The idea for this family and partnership operation is simple: generate profits. But for Bruch it's much more. It's about the satisfaction of building the operation and making it successful.
“I don't know what I'd do that would be more gratifying than having the investors come down and look at their crops and farm, then pat me on the back and tell me I'm doing a good job,” says Bruch. “It's a great feeling knowing that people are putting a lot of money with you and trusting you to do a good job — and you are. That's what gets me up every morning to do it again.”
(Editor's Note: Read more about the daily challenges of farming in Brazil in Tyler Bruch's regular column called “Our Farm.” It's on page 16 in this issue.)
Imagine only spending about 25 days a year in the U.S. and only about a week of that with your family and friends. That's exactly what it's been like for Tyler Bruch the past four years since he started farming in Bahia, Brazil.

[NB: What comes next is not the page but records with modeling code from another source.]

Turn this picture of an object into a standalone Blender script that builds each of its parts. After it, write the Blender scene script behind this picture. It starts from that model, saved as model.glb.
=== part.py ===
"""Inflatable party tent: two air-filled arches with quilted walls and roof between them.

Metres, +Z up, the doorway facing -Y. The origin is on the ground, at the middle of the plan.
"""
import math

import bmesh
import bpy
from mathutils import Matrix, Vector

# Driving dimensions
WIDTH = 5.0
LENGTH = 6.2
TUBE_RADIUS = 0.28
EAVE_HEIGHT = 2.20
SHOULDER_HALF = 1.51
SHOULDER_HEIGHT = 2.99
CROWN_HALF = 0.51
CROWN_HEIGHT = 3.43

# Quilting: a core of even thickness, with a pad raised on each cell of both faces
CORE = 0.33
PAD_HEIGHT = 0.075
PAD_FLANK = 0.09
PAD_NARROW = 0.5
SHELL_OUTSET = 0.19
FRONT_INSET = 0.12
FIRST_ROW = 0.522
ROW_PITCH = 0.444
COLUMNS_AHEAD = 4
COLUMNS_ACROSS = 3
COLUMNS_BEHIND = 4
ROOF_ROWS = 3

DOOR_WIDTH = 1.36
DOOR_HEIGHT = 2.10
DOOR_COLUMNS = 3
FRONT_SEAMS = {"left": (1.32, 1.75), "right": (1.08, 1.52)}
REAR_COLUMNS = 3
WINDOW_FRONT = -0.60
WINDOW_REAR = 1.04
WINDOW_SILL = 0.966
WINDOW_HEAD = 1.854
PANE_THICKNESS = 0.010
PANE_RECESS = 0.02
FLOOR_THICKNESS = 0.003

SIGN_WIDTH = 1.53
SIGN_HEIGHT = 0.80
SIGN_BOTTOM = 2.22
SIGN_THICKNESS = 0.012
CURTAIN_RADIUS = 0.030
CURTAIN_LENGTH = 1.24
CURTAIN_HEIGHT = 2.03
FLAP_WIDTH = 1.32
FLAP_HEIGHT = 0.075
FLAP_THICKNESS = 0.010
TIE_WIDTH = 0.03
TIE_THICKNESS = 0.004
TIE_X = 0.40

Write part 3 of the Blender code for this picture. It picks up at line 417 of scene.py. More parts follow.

“When I came here I was pretty scared. I asked myself what I was going to do down here. Was I really going to try this?” he recalls.
“Once you're here, you don't get back for Christmas because you're planting; no birthdays or Thanksgiving trips either. You give up a lot of those things,” Bruch says. “No college football or any hunting and fishing with your buddies.
“I'm close to mom and dad, too, and I only see them a few days out of the year. There are huge tradeoffs living here,” he says.
Fortunately, Bruch has forged a group of American farmer friends, all with the risk tolerance he has. “We all got here around the same time and we're all fighting the same problems every day. For example, John and Mike and I are all friends, but we have to be,” he says. “I'll ask one of them what to do and they do the same with me. We're all trying to help each other.”
That's especially challenging in a Latin American culture where the business culture is relaxed and calm. “Nobody gets excited about anything around here,” Bruch says. “As Americans we want it now or five minutes ago. So you have to adapt to it and do business on their terms and their schedules.”
What's kept him going, though, has been his family back in Emmetsburg, IA. “You need a support group. It takes a lot of money and people to stand behind you and raise your spirits when things go bad,” he says.
Bruch thrives on the rush of building and managing an operation. For example, he's now in the final stages of building the first-ever biodiesel plant in the town of Luis Eduardo. He's put together a business plan, found partners and investors, and will break ground on a 28 million gallon plant in the coming months. “I guess I've got to have a project or I just go nuts,” he says.
“I suppose I could see myself going back to Iowa someday and being involved on the ag business side. But I don't see myself being the guy out there on the tractor planting corn and beans,” Bruch says.